-------- Data section --------
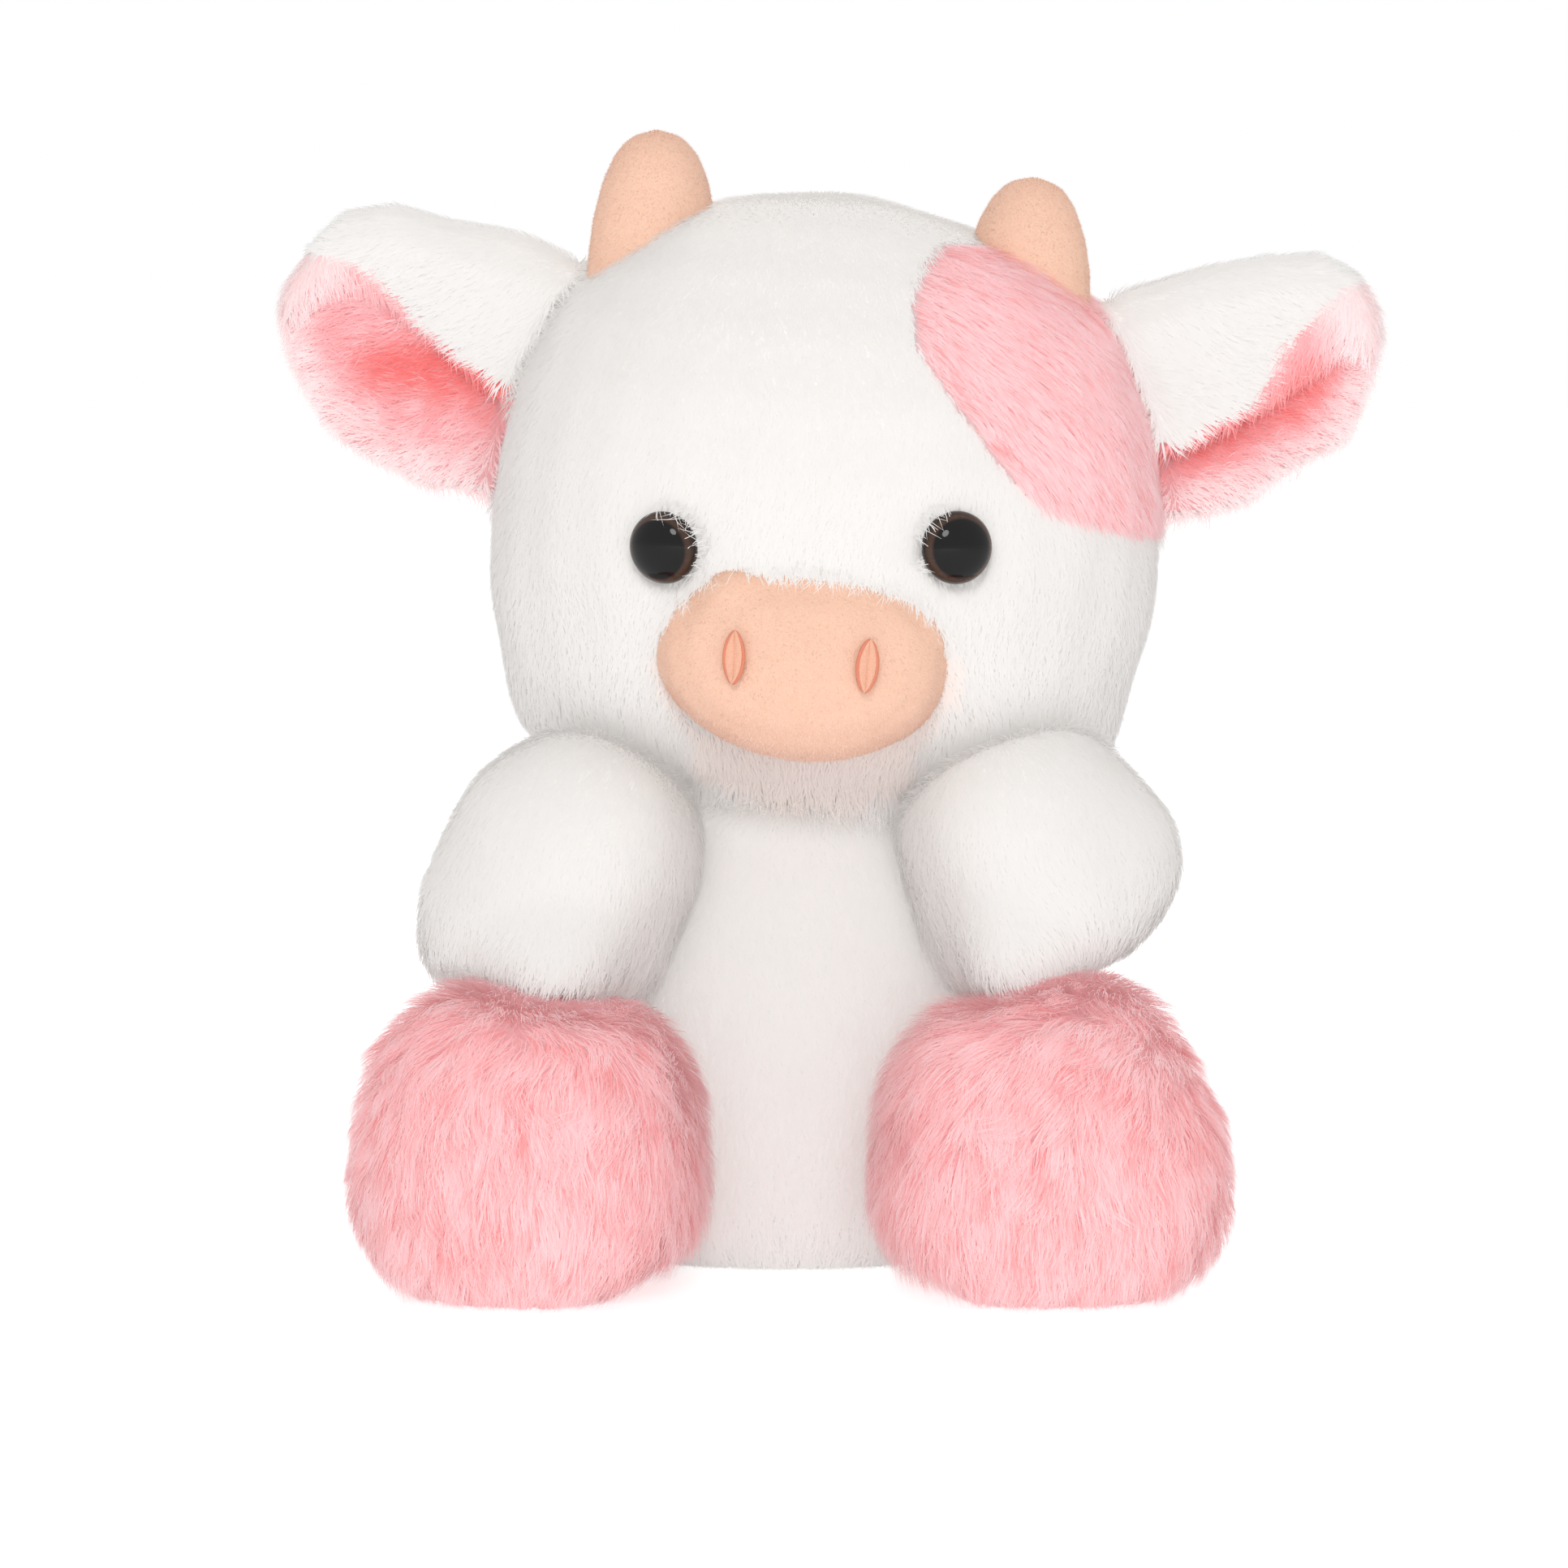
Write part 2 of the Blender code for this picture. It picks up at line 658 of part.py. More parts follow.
def make_eyes(looks, head, cover, stuffing):
    """Safety eyes: each shank goes through the cover and a washer locks it from inside."""
    for side, word in SIDES:
        across = side * EYE_SPACING / 2
        level = EYE_HEIGHT_SHARE * HEAD_HEIGHT + across * sin(radians(HEAD_LEAN_DEG))
        point, normal = face_point(head, across, level)
        seat = Matrix.Translation(point + normal * SEAM_GAP)
        stand = seat @ normal.to_track_quat("Z", "Y").to_matrix().to_4x4()
        outline, barb = eye_shares()
        rings = [(UP * height, radius, radius, radius) for radius, height in outline]
        form = lofted(rings, UP * -EYE_SHANK_LENGTH, UP * EYE_DOME, EYE_SEGMENTS, 2)
        piece("eye_" + word, placed(form, stand), looks["eye_" + word], neck_point())
        bore = barb + SEAM_GAP
        near = -COVER_THICKNESS - WASHER_STANDOFF - SEAM_GAP
        far = near - WASHER_THICKNESS
        half = WASHER_DIAMETER / 2
        disc = [(bore, far), (half, far), (half, near), (bore, near)]
        washer = placed(ring_solid(disc, EYE_SEGMENTS), stand)
        piece("eye_washer_" + word, washer, looks["eye_washer_" + word], neck_point())
        end = -EYE_SHANK_LENGTH - CUT_OVERRUN
        hole = stepped_drum(((bore, end), (bore, EYE_DOME)))
        cut(cover, cutter("hole_for_eye_" + word, placed(hole, stand)))
        wide, shelf = half + SEAM_GAP, far - SEAM_GAP
        room = stepped_drum(((bore, end), (bore, shelf), (wide, shelf), (wide, EYE_DOME)))
        cut(stuffing, cutter("room_for_washer_" + word, placed(room, stand)))


def ring_solid(profile, segments):
    """A turned ring from its closed (radius, height) outline, about +Z."""
    points, faces = [], []
    count = len(profile)
    for step in range(segments):
        turn = 2 * pi * step / segments
        after = (step + 1) % segments
        for corner, (radius, height) in enumerate(profile):
            points.append(Vector((radius * cos(turn), radius * sin(turn), height)))
            follow = (corner + 1) % count
            a = step * count
            b = after * count
            faces.append((a + corner, b + corner, b + follow, a + follow))
    return points, faces


def stepped_drum(outline):
    """A turned block along +Z from the (radius, height) points of its side, lowest first."""
    rings = [(UP * height, radius, radius, radius) for radius, height in outline]
    return lofted(rings, UP * outline[0][1], UP * outline[-1][1], EYE_SEGMENTS, 2)


def make_horns(looks, head):
    scalp = cutter("scalp_under_horns", grown(head, SEAM_GAP))
    for side, word in SIDES:
        tip = HEAD_HEIGHT + HORN_RISE - (side + 1) / 2 * HORN_STEP
        foot = Vector((side * HORN_SPACING / 2, -HORN_FORWARD, tip - HORN_LENGTH))
        splay = Matrix.Rotation(radians(side * HORN_SPLAY_DEG), 4, "Y")
        stand = head_place() @ Matrix.Translation(foot) @ splay
        form = placed(turned(HORN_SHARES, HORN_DIAMETER / 2, HORN_LENGTH, HORN_SEGMENTS, HORN_POWER), stand)
        name = "horn_" + word
        pair = (looks[name + "_cover"], looks[name + "_stuffing"])
        sack(name, layers_of(form), VELOUR_THICKNESS, pair, neck_point(), (scalp,))


def ear_section(top, bottom, flap, fold):
    """The ear's edge-on curve as (y, z) points: up the back, over the fold, down the flap."""
    curve = []
    fold = min(fold, EAR_FOLD_HEIGHT_SHARE * (top - bottom))
    dish = EAR_DISH_SHARE * (top - bottom)
    rise = top - fold - bottom
    for step in range(EAR_BACK_STEPS):
        share = step / EAR_BACK_STEPS
        curve.append((dish * sin(pi * share), bottom + rise * share))
    for step in range(EAR_FOLD_STEPS + 1):
        turn = pi * step / EAR_FOLD_STEPS
        curve.append((fold * cos(turn) - fold, top - fold + fold * sin(turn)))
    drop = max(flap * (top - bottom) - fold, EAR_FLAP_LEAST)
    lean = min(dish / 2, EAR_FLAP_LEAN_SHARE * drop)
    for step in range(1, EAR_FLAP_STEPS + 1):
        share = step / EAR_FLAP_STEPS
        curve.append((-2 * fold + lean * share * share, top - fold - drop * share))
    return curve


def moved_aside(curve, distance):
    """The curve, moved sideways towards its outer side."""
    moved = []
    for index, (y, z) in enumerate(curve):
        y0, z0 = curve[max(index - 1, 0)]
        y1, z1 = curve[min(index + 1, len(curve) - 1)]
        run = sqrt((y1 - y0) ** 2 + (z1 - z0) ** 2)
        moved.append((y + (z1 - z0) / run * distance, z - (y1 - y0) / run * distance))
    return moved


def ear_grid(side, flaps, distance):
    """Points of one face of an ear's cloth, in the head's frame."""
    root = Vector((side * EAR_PIVOT_REACH, 0, EAR_PIVOT_HEIGHT))
    index = (side + 1) // 2
    droop = about_axis(root, Vector((0, side, 0)), EAR_DROOP_DEG[index])
    height = EAR_HEIGHT[index]
    rows = []
    for (out, top, bottom), flap in zip(EAR_SHARES, flaps):
        fold = EAR_FOLD_LEAST + (EAR_FOLD_RADIUS - EAR_FOLD_LEAST) * (1 - out)
        curve = ear_section(top * height, bottom * height, flap, fold)
        x = side * (EAR_ROOT_REACH + out * EAR_LENGTH)
        sweep = EAR_SET_BACK + EAR_SWEEP * out * out
        row = []
        for y, z in moved_aside(curve, distance):
            row.append(droop @ Vector((x, y + sweep, EAR_BASE_HEIGHT[index] + z)))
        rows.append(row)
    return rows


def ear_axis(side):
    """The root seam of an ear in the world: a point, and the direction up along it."""
    place = head_place()
    slope = radians(EAR_ROOT_SLOPE_DEG)
    centre = place @ Vector((side * EAR_PIVOT_REACH, 0, EAR_PIVOT_HEIGHT))
    along = place.to_3x3() @ Vector((-side * sin(slope), 0, cos(slope)))
    return centre, along


def make_ears(looks, head):
    """Each ear is a white back and a pink lining, cut by the head at the root seam."""
    half_gap = SEAM_GAP / 2
    scalp = grown(head, EAR_ROOT_CLEARANCE)
    for (side, word), flaps in zip(SIDES, (LEFT_FLAP_SHARES, RIGHT_FLAP_SHARES)):
        centre, along = ear_axis(side)
        scalps = []
        for turn in (-EAR_FLOP_DEG, EAR_FLOP_DEG):
            seen = placed(scalp, about_axis(centre, along, turn))
            scalps.append(cutter("scalp_%+d_from_ear_%s" % (turn, word), seen))
        layers = (
            ("ear_" + word + "_back", half_gap + EAR_BACK_THICKNESS, half_gap),
            ("ear_" + word + "_lining", -half_gap, -half_gap - EAR_LINING_THICKNESS),
        )
        for name, outer, inner in layers:
            form = sheet_solid(ear_grid(side, flaps, outer), ear_grid(side, flaps, inner))
            cloth = piece(name, placed(form, head_place()), looks[name], centre)
            for tool in scalps:
                cut(cloth, tool)


def leg_axis(side):
    """The outer end of a leg's seam on the body, where the leg hinges."""
    breadth = LEG_SEAM_REACH_SHARE * BODY_WIDTH / 2
    depth = BODY_FRONT * (1 - LEG_SEAM_REACH_SHARE ** BODY_POWER) ** (1 / BODY_POWER)
    return Vector((side * breadth, -depth, LEG_HEIGHT / 2))


def leg_form(side):
    rings = []
    for height, breadth, front, back in LEG_SHARES:
        centre = UP * (height * (LEG_HEIGHT + FLAT_DEPTH) - FLAT_DEPTH)
        rings.append((centre, breadth * LEG_WIDTH / 2, front * LEG_FRONT, back * LEG_BACK))
    form = lofted(rings, UP * -FLAT_DEPTH, UP * LEG_HEIGHT, LEG_SEGMENTS, LEG_POWER)
    foot = Vector((LEG_MIDDLE + side * (BODY_WIDTH / 2 + LEG_OUTSET), -LEG_FORWARD, 0))
    toe = Matrix.Rotation(radians(side * LEG_TOE_OUT_DEG), 4, "Z")
    return placed(form, Matrix.Translation(foot) @ toe)


def make_legs(looks, torso, floor):
    for side, word in SIDES:
        hip = leg_axis(side)
        name = "leg_" + word
        pair = (looks[name + "_cover"], looks[name + "_stuffing"])
        layers = layers_of(leg_form(side))
        cover, _ = sack(name, layers, COVER_THICKNESS, pair, hip, (torso,))
        cut(cover, floor)


def arm_axis(side):
    """The outer edge of an arm's seam, where the arm hinges: a point, and the direction along it."""
    level = neck_point().z - ARM_HINGE_DROP
    across = level / BODY_HEIGHT * BODY_LEAN + side * ARM_HINGE_REACH_SHARE * BODY_WIDTH / 2
    slope = radians(ARM_HINGE_SLOPE_DEG)
    along = Vector((-sin(slope), 0, side * cos(slope)))
    return Vector((across, -ARM_HINGE_FORWARD, level)), along


def arm_layer(side, head, depth):
    """A layer of a paw that fills out below and ahead, pressed clear of the cheek and the foot."""
    index = (side + 1) // 2
    rings = []
    half = ARM_HEIGHT[index] / 2
    for height, breadth, front, back in ARM_SHARES:
        centre = UP * (height * 2 * half - half)
        rings.append((centre, breadth * ARM_WIDTH / 2, front * ARM_FRONT, back * ARM_BACK))
    form = lofted(rings, UP * -half, UP * half, ARM_SEGMENTS, ARM_POWER)
    across = ARM_MIDDLE + side * (BODY_WIDTH / 2 - ARM_INSET)
    middle = Vector((across, -ARM_FORWARD, neck_point().z - ARM_DROP[index]))
    tilt = Matrix.Rotation(radians(-side * ARM_TILT_DEG[index]), 4, "Y")
    turn = Matrix.Rotation(radians(side * ARM_TURN_DEG), 4, "Z")
    form = grown(placed(form, Matrix.Translation(middle) @ tilt @ turn), -depth)
    shoulder, along = arm_axis(side)
    for arm_degrees in (0, ARM_SWING_DEG) * ARM_PRESSINGS:
        swing = about_axis(shoulder, along, arm_degrees)
        for leg_degrees in (0, LEG_SPLAY_DEG):
            splay = about_axis(leg_axis(side), UP, side * leg_degrees)
            form = pressed(form, placed(leg_form(side), splay), FOOT_CLEARANCE + depth, swing)
        for head_degrees in (-HEAD_TURN_DEG, 0, HEAD_TURN_DEG):
            turned_head = placed(head, about_axis(neck_point(), UP, head_degrees))
            form = pressed(form, turned_head, CHEEK_CLEARANCE + depth, swing)
    return form


def make_arms(looks, torso, head):
    for side, word in SIDES:
        name = "arm_" + word
        pair = (looks[name + "_cover"], looks[name + "_stuffing"])
        shoulder, _ = arm_axis(side)
        layers = partial(arm_layer, side, head)
        sack(name, layers, COVER_THICKNESS, pair, shoulder, (torso,))


def tail_axis(body):
    """The tail's root in the world: a point, and the direction straight out of the back."""
    behind = Vector((0, 2 * BODY_BACK, TAIL_ROOT_HEIGHT))
    point, normal, _, _ = surface_tree(body).ray_cast(behind, Vector((0, -1, 0)))
    return point + normal * TAIL_STAND_OFF, normal


def make_tail(looks, torso, body):
    """A short tail that hangs from the back seam and ends in a tuft."""
    root, _ = tail_axis(body)
    down = Matrix.Translation(root) @ Matrix.Rotation(pi + radians(TAIL_LIFT_DEG), 4, "X")
    stem = placed(turned(TAIL_SHARES, TAIL_DIAMETER / 2, TAIL_LENGTH, TAIL_SEGMENTS, 2), down)
    rings = []
    start = TAIL_LENGTH + SEAM_GAP - TUFT_LENGTH * TAIL_SHARES[0][0]
    for along, size in TUFT_SHARES:
        centre = UP * (start + along * TUFT_LENGTH)
        half_depth = size * TUFT_DEPTH / 2
        rings.append((centre, size * TUFT_WIDTH / 2, half_depth, half_depth))
    tuft = lofted(rings, UP * start, UP * (start + TUFT_LENGTH), TUFT_SEGMENTS, 2)
    tail = piece("tail", stem, looks["tail"], root)
    cut(tail, torso)
    end = piece("tail_tuft", placed(tuft, down), looks["tail_tuft"], root)
    cut(end, cutter("tail_in_tuft", grown(stem, SEAM_GAP)))


def make_looks():
    """A material for each piece, under the piece's own name."""
    looks = {
        "body_cover": WHITE_PLUSH,
        "body_stuffing": FIBRE_FILL,
        "pellet_bag": PELLET_CLOTH,
        "neck_thread": WHITE_THREAD,
        "head_cover": WHITE_PLUSH,
        "head_stuffing": FIBRE_FILL,
        "head_patch": PINK_PLUSH,
        "snout_cover": PEACH_VELOUR,
        "snout_stuffing": FIBRE_FILL,
        "tail": WHITE_PLUSH,
        "tail_tuft": PINK_PLUSH,
    }
    for _, word in SIDES:
        looks["nostril_" + word] = CORAL_THREAD
        looks["eye_" + word] = DARK_EYE
        looks["eye_washer_" + word] = WASHER_PLASTIC
        looks["ear_" + word + "_back"] = WHITE_PLUSH
        looks["ear_" + word + "_lining"] = PINK_LINING
        looks["horn_" + word + "_cover"] = PEACH_VELOUR
        looks["arm_" + word + "_cover"] = WHITE_PLUSH
        looks["leg_" + word + "_cover"] = PINK_PLUSH
        for limb in ("horn_", "arm_", "leg_"):
            looks[limb + word + "_stuffing"] = FIBRE_FILL
    return {name: material(name, look) for name, look in looks.items()}


def main():
    clear_scene()
    looks = make_looks()
    body = body_form()
    head = head_form()
    floor = slab("floor_cut", -HEAD_HEIGHT, 0)
    neck = neck_point().z
    above_neck = slab("cut_above_neck", neck - SEAM_GAP, neck + HEAD_HEIGHT)
    below_neck = slab("cut_below_neck", neck - HEAD_HEIGHT, neck + SEAM_GAP)
    torso = cutter("torso_beside_limbs", grown(body, SEAM_GAP))
    make_body(looks, body, floor, above_neck)
    make_neck_thread(looks)
    make_head(looks, head, below_neck)
    make_horns(looks, head)
    make_ears(looks, head)
    make_legs(looks, torso, floor)
    make_arms(looks, torso, head)
    make_tail(looks, torso, body)


main()
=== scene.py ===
"""A seated plush cow: its sewn covers with their pile, velour, thread and glossy eyes."""
from math import cos, pi, radians, sin

import bmesh
import bpy
import numpy as np
from bpy.props import FloatProperty, FloatVectorProperty, PointerProperty
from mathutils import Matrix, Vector
from mathutils.bvhtree import BVHTree
from mathutils.kdtree import KDTree


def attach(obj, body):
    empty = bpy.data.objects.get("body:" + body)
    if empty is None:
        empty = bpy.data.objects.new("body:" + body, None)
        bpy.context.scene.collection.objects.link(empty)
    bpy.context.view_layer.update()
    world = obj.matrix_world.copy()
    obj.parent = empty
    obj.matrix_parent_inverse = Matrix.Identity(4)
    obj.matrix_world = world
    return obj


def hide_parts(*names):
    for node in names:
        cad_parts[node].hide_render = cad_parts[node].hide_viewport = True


bl_info = {
    "name": "Plush Cow",
    "version": (1, 0, 0),
    "blender": (4, 5, 0),
    "location": "3D View > Sidebar > Plush Cow",
    "description": "Dresses the plush cow's sewn parts in pile, velour and thread",
    "category": "Object",
}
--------
To do: From the line with "make_body(looks, body, floor, above_neck)" through the line with "from mathutils.kdtree import KDTree", set down every line exactly and nothing besides.

The output:
    make_body(looks, body, floor, above_neck)
    make_neck_thread(looks)
    make_head(looks, head, below_neck)
    make_horns(looks, head)
    make_ears(looks, head)
    make_legs(looks, torso, floor)
    make_arms(looks, torso, head)
    make_tail(looks, torso, body)


main()
=== scene.py ===
"""A seated plush cow: its sewn covers with their pile, velour, thread and glossy eyes."""
from math import cos, pi, radians, sin

import bmesh
import bpy
import numpy as np
from bpy.props import FloatProperty, FloatVectorProperty, PointerProperty
from mathutils import Matrix, Vector
from mathutils.bvhtree import BVHTree
from mathutils.kdtree import KDTree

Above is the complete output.